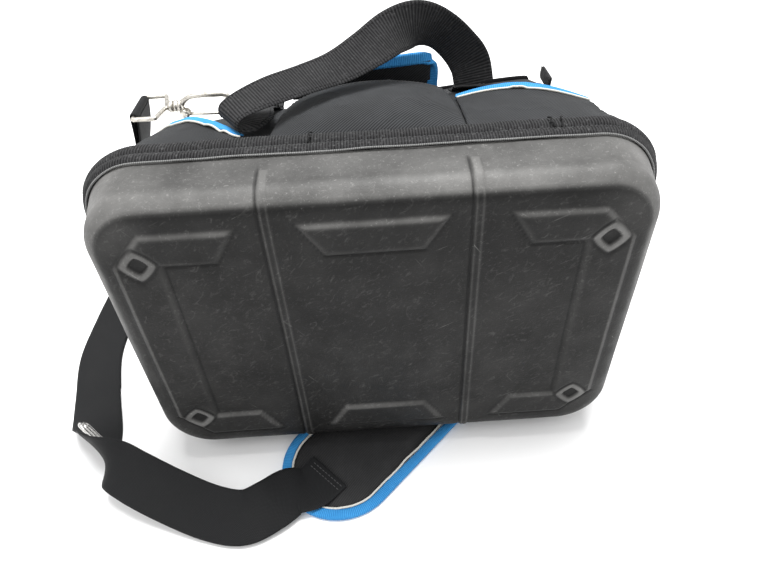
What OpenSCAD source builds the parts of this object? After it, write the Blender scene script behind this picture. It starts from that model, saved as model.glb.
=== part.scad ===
// Tool bag with a moulded tray base, lying on its back panel.
// X runs across the bag, -Y out of the moulded base, +Z out of the front panel.
// The origin is the middle of the plane that the base pads stand on.

/* [Moulded base] */
// Width of the tray at its foot
base_w = 430; // [410:1:440]
// Depth of the tray at its foot
base_d = 290; // [275:1:300]
// Height of the tray wall
tray_h = 50; // [45:1:55]
// Thickness of the tray wall
tray_wall = 3; // [2:0.5:4]
// Radius of the upright corners of the tray
corner_r = 47; // [40:1:55]
// Radius of the bend between tray floor and tray wall
fold_r = 20; // [15:1:24]
// Height of the foot pads and ribs above the tray floor
pad_rise = 2.5; // [1:0.5:4]

/* [Fabric body] */
// Height of the whole bag, from foot pads to lid
bag_h = 300; // [290:1:310]
// Thickness of a padded fabric panel
fabric_t = 3; // [2:0.5:4]
// How far the front panel swells outwards
front_belly = 13; // [8:1:20]
// Height of the ribbed binding band round the seam
binding_h = 27; // [20:1:30]

/* [Webbing] */
// Width of the handle webbing
handle_w = 38; // [30:1:40]
// Width of the shoulder strap webbing
strap_w = 48; // [40:1:50]
// Thickness of all webbing
webbing_t = 1.8; // [1.2:0.2:2.2]

/* [Shoulder pad] */
// Length of the shoulder pad
pad_l = 300; // [280:5:310]
// Width of the shoulder pad over its binding
pad_w = 116; // [100:2:120]
// Thickness of the shoulder pad
pad_t = 7; // [5:0.5:7]

/* [Hardware] */
// Diameter of the wire of rings and eyes
wire_d = 5; // [4:0.5:6]
// Diameter of the wire of the snap hooks
hook_d = 6; // [5:0.5:7]

/* [Hidden] */

$fn = 48;
charcoal = "#2b2b2d";
black = "#17181a";
webbing_black = "#101113";
sky_blue = "#3c96dc";
cream = "#e6e4dc";
nickel = "#b9b7b2";

// The surface that the lying bag rests on
ground_z = -159;
// Width and depth of the tray where the fabric starts
rim_w = base_w + 10;
rim_d = base_d + 8;
rim_r = corner_r + 2;
binding_y = tray_h + 1;
binding_t = 2.5;
fabric_y = binding_y + binding_h + 0.5;
body_top_y = bag_h - 4;

// Front panel: height above the back at its foot and along its top edge
front_foot_z = 144;
front_left_z = 63;
front_right_z = 92;
front_half_foot = 200;
front_left_x = -178;
front_right_x = 186;
back_z = -146;

// Middle of the ring bar of each shoulder-strap clip
clip_left = [-133, 282, 90];
clip_right = [213, 282, 58];
clip_right_turn = [0, -90, 0];
ring_r = 21.5;
clip_length = 114;
nose_x = -13;
nose_r = 10.5;
barrel_x = -76;
gate_pin_r = 1.2;
gate_pivot = [-64, 0, -9.6];

// Handle hinge line and cargo flap hinge line
handle_y = 206;
handle_left_z = 116;
handle_right_z = 126;
flap_y = 213;
flap_z = 120;
lid_hinge_z = -137;

// Middle of the shoulder pad and the direction of its length
pad_middle = [17, 46];
pad_turn = 45;
pad_top_z = ground_z + pad_t;

function lerp(a, b, t) = a + (b - a) * t;
function unit(v) = v / norm(v);
function bilerp(c, u, v) = lerp(lerp(c[0], c[1], u), lerp(c[3], c[2], u), v);
function curve_point(a, b, c, d, t) =
    0.5 * (2 * b + (c - a) * t + (2 * a - 5 * b + 4 * c - d) * t * t
        + (3 * b - a - 3 * c + d) * t * t * t);
function smooth(p, steps) = [
    for (i = [0:len(p) - 2])
        for (s = [0:steps - 1])
            curve_point(p[max(i - 1, 0)], p[i], p[i + 1], p[min(i + 2, len(p) - 1)], s / steps),
    p[len(p) - 1]
];

// Height of the front fabric over a point of the back plane
function front_z(x, y) =
    let (up = (y - fabric_y) / (body_top_y - fabric_y))
    let (across = (x + front_half_foot) / (2 * front_half_foot))
    lerp(front_foot_z, lerp(front_left_z, front_right_z, across), up)
        + front_belly * sin(180 * min(1, max(0, across))) * sin(180 * min(1, max(0, up)));
function on_front(x, y, lift) = [x, y, front_z(x, y) + lift];

// ---- shape helpers ----

// Draws its children on the XZ plane and raises them along +Y
module on_y(y) {
    translate([0, y, 0])
        rotate([-90, 0, 0])
            children();
}

module rounded(w, d, r) {
    square([w - 2 * r, d], center = true);
    square([w, d - 2 * r], center = true);
    for (sx = [-1, 1], sy = [-1, 1])
        translate([sx * (w / 2 - r), sy * (d / 2 - r)])
            circle(r);
}

module rod(a, b, r) {
    d = b - a;
    translate(a)
        rotate([0, acos(d[2] / norm(d)), atan2(d[1], d[0])])
            cylinder(r = r, h = norm(d));
}

module ball(p, r) {
    translate(p)
        sphere(r, $fn = 24);
}

// Closed skin between an outer and an inner grid of (n + 1) x (m + 1) points
module skin(outer, inner, n, m) {
    row = n + 1;
    in0 = row * (m + 1);
    function two(a, b, c, d) = [[a, b, c], [a, c, d]];
    faces = [
        for (j = [0:m - 1])
            for (i = [0:n - 1])
                let (a = j * row + i)
                each concat(
                    two(a, a + row, a + row + 1, a + 1),
                    two(in0 + a, in0 + a + 1, in0 + a + row + 1, in0 + a + row)
                ),
        for (i = [0:n - 1])
            let (a = i, b = m * row + i)
            each concat(
                two(in0 + a, a, a + 1, in0 + a + 1),
                two(b, in0 + b, in0 + b + 1, b + 1)
            ),
        for (j = [0:m - 1])
            let (a = j * row, b = j * row + n)
            each concat(
                two(in0 + a + row, a + row, a, in0 + a),
                two(in0 + b, b, b + row, in0 + b + row)
            )
    ];
    polyhedron(points = concat(outer, inner), faces = faces, convexity = 6);
}

// Fabric panel between four corners, which run anticlockwise as seen from outside
module panel(c, out, belly, thickness = fabric_t, n = 8, m = 8, low = 1) {
    function grid(lift) = [
        for (j = [0:m])
            for (i = [0:n])
                let (u = i / n, v = j / m)
                bilerp(c, u, v) + out * (lift + belly * sin(180 * u) * sin(180 * pow(v, low)))
    ];
    skin(grid(0), grid(-thickness), n, m);
}

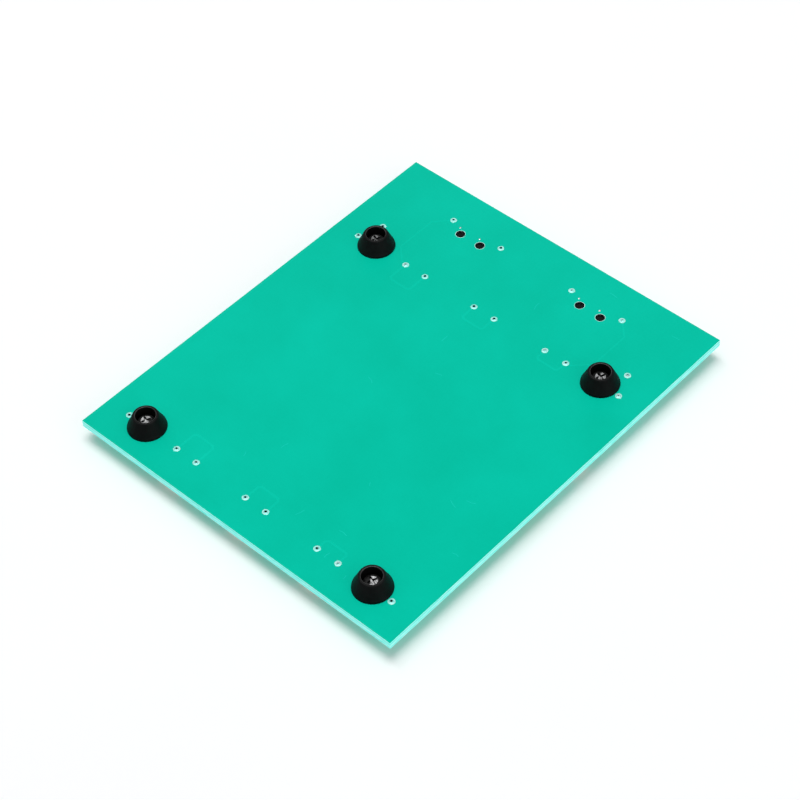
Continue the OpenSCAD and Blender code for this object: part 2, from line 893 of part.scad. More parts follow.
// Bowed spring strip under the slider, which bridges two contact strips.
module power_switch_wiper() {
    top = switch_base_h + gap;
    low = switch_floor_z + gap;
    half = 1.9;
    t = 0.12;
    color(brass)
        on_board(switch_xy)
            translate([-0.55, switch_rest_y, 0])
                rotate([90, 0, 90])
                    linear_extrude(1.1)
                        polygon([
                            [-half, low + 0.15], [-half + 0.4, low], [-half + 0.8, low + 0.1],
                            [-0.5, top - t], [0.5, top - t],
                            [half - 0.8, low + 0.1], [half - 0.4, low], [half, low + 0.15],
                            [half, low + 0.15 + t], [half - 0.4, low + t], [half - 0.8, low + 0.1 + t],
                            [0.6, top], [-0.6, top],
                            [-half + 0.8, low + 0.1 + t], [-half + 0.4, low + t], [-half, low + 0.15 + t]
                        ]);
}

// Folded steel cover with a slot for the knob and a foot at each end.
module power_switch_frame() {
    t = switch_plate_t;
    skirt_z = 0.65;
    slot_l = switch_travel + switch_knob + 0.3;
    color(steel)
        on_board(switch_xy) {
            difference() {
                translate([0, 0, switch_h - t]) block(switch_w, switch_l, t);
                translate([0, 0, switch_h - t - cut]) block(switch_knob + 0.3, slot_l, t + 2 * cut);
            }
            for (s = [-1, 1]) {
                translate([s * (switch_w - t) / 2, 0, skirt_z]) block(t, switch_l, switch_h - skirt_z);
                translate([0, s * (switch_l - t) / 2, 0]) block(switch_w, t, switch_h);
                translate([0, s * (switch_l / 2 + 0.4), 0]) block(1.6, 0.9, 0.2);
            }
        }
}

circuit_board();
rubber_foot(0);  // foot_front_left
rubber_foot(1);  // foot_front_right
rubber_foot(2);  // foot_rear_left
rubber_foot(3);  // foot_rear_right
foot_screws();
foot_inserts();
solder_joints();
diode(diode_front_y, 0);  // diode_front_1
diode(diode_front_y, 1);  // diode_front_2
diode(diode_front_y, 2);  // diode_front_3
diode(diode_front_y, 3);  // diode_front_4
diode(diode_rear_y, 0);  // diode_rear_1
diode(diode_rear_y, 1);  // diode_rear_2
diode(diode_rear_y, 2);  // diode_rear_3
diode(diode_rear_y, 3);  // diode_rear_4
battery_posts();
button_base(-1);  // left_button_base
button_terminals(-1);  // left_button_terminals
button_dome(-1);  // left_button_dome
button_cap(-1);  // left_button_cap
button_cover(-1);  // left_button_cover
button_base(1);  // right_button_base
button_terminals(1);  // right_button_terminals
button_dome(1);  // right_button_dome
button_cap(1);  // right_button_cap
button_cover(1);  // right_button_cover
microcontroller_body();
microcontroller_leads();
driver_body(-1);  // left_driver_body
driver_leads(-1);  // left_driver_leads
driver_body(1);  // right_driver_body
driver_leads(1);  // right_driver_leads
usb_shell();
usb_tongue();
usb_contacts();
regulator_body();
regulator_leads();
crystal();
inductor_core();
inductor_winding();
supply_capacitors();
capacitor_terminals();
servo_sockets();
motor_sockets();
socket_contacts();
status_lights();
chip_resistors();
chip_capacitors();
reset_button_base();
reset_button_terminals();
reset_button_dome();
reset_button_cap();
reset_button_cover();
power_switch_base();
power_switch_terminals();
power_switch_slider();
power_switch_wiper();
power_switch_frame();
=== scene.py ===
"""Looks of the microcontroller dev board: studio, materials and detailed pieces round the CAD frame."""

import json
import math
import random

import bmesh
import bpy
from mathutils import Matrix, Vector, noise


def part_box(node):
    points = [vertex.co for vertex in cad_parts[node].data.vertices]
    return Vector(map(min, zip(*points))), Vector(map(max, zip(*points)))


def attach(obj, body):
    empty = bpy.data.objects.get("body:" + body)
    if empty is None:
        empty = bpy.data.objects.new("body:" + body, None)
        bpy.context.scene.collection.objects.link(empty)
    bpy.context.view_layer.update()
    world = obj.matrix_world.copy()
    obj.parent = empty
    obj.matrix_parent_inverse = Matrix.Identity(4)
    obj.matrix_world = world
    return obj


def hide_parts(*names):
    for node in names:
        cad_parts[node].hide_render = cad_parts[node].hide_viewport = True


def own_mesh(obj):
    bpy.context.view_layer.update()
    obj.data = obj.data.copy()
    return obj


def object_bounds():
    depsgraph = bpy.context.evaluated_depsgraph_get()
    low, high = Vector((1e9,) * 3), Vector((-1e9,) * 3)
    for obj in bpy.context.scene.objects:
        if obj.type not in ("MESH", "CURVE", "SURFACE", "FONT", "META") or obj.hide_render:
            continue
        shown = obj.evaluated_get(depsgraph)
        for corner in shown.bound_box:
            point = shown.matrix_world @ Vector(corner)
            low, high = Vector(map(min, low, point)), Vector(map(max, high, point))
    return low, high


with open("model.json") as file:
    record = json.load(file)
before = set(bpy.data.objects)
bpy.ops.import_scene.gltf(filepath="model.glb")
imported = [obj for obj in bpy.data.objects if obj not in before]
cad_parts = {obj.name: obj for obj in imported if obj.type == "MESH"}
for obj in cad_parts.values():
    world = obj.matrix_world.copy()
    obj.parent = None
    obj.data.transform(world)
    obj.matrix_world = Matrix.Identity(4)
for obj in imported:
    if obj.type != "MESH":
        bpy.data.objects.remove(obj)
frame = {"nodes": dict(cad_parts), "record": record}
CAD_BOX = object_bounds()

MM = 0.001
WELD = 2e-6
RANDOM_SEED = 11
random.seed(RANDOM_SEED)

BODY_OF = {
    node: body for body, nodes in frame["record"]["behaviour"]["bodies"].items() for node in nodes
}

BOARD_LOW, BOARD_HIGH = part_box("circuit_board")
UNDER_Z = BOARD_LOW.z
TOP_Z = BOARD_HIGH.z


def placed(name, data):
    """New object in the scene that shows the data."""
    thing = bpy.data.objects.new(name, data)
    bpy.context.scene.collection.objects.link(thing)
    return thing


# ---------- camera ----------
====
Job: Quote word for word every line from the one that has "servo_sockets();" through the one that has "if empty is".

Solution for this problem:
servo_sockets();
motor_sockets();
socket_contacts();
status_lights();
chip_resistors();
chip_capacitors();
reset_button_base();
reset_button_terminals();
reset_button_dome();
reset_button_cap();
reset_button_cover();
power_switch_base();
power_switch_terminals();
power_switch_slider();
power_switch_wiper();
power_switch_frame();
=== scene.py ===
"""Looks of the microcontroller dev board: studio, materials and detailed pieces round the CAD frame."""

import json
import math
import random

import bmesh
import bpy
from mathutils import Matrix, Vector, noise


def part_box(node):
    points = [vertex.co for vertex in cad_parts[node].data.vertices]
    return Vector(map(min, zip(*points))), Vector(map(max, zip(*points)))


def attach(obj, body):
    empty = bpy.data.objects.get("body:" + body)
    if empty is None:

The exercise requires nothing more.